The third initiative, Tareen said, would be health insurance for every poor family. For this, we shall have to pay Rs 15,000 to 20,000 annually for each family.
"We shall also have to start public works at union council level to provide employment to local people," he said and added, "for all these measures we shall have to cut down allocations of certain areas." He also underlined promotion of 'production led growth.' "It is a pity that an agricultural country like Pakistan is facing food shortage. We shall have to sit down with all stakeholders and prepare a comprehensive plan to move forward."
Tareen said the government is also resolving the issue of under payment to farmers. Wheat price has been put at reasonable level and rice and cotton prices would also be improved to benefit 66 percent people associated with agriculture.
The manufacturing sector, he said is showing negative growth due to power and gas shortages. "This sector is fragmented and needs innovation and consolidation to compete in international market." If we do not have sufficient power, gas and petrol, we cannot get desired results. We shall have to devise an integrated energy plan.
He also stressed the need for public-private partnership to develop communication infrastructure like construction of roads, bridges and other projects. We need to develop policy framework inviting private sector to come in and invest in utilities. He also mentioned to success of this strategy in certain countries and said: "it would reduce burden on the government and also enhance efficiency of various sectors."

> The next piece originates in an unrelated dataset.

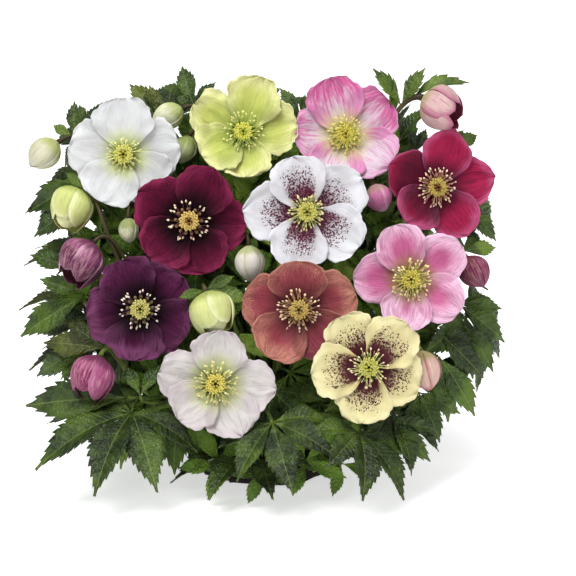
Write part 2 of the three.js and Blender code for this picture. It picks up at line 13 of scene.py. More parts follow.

In the past, he said no long term planning was made by the government to enhance sectoral performance, totally ignoring the culture of long term debting. "We suffered big losses for minor savings. But, we shall now create a system for long term sustainability and to benefit real economy," he said, "we shall also ask the capital market to contribute to real economy."
For effective implementation, he said, we shall have to put in place effective administrative machinery. Though it is already too late, yet we shall devise institutional framework and put in place a think tank at national level.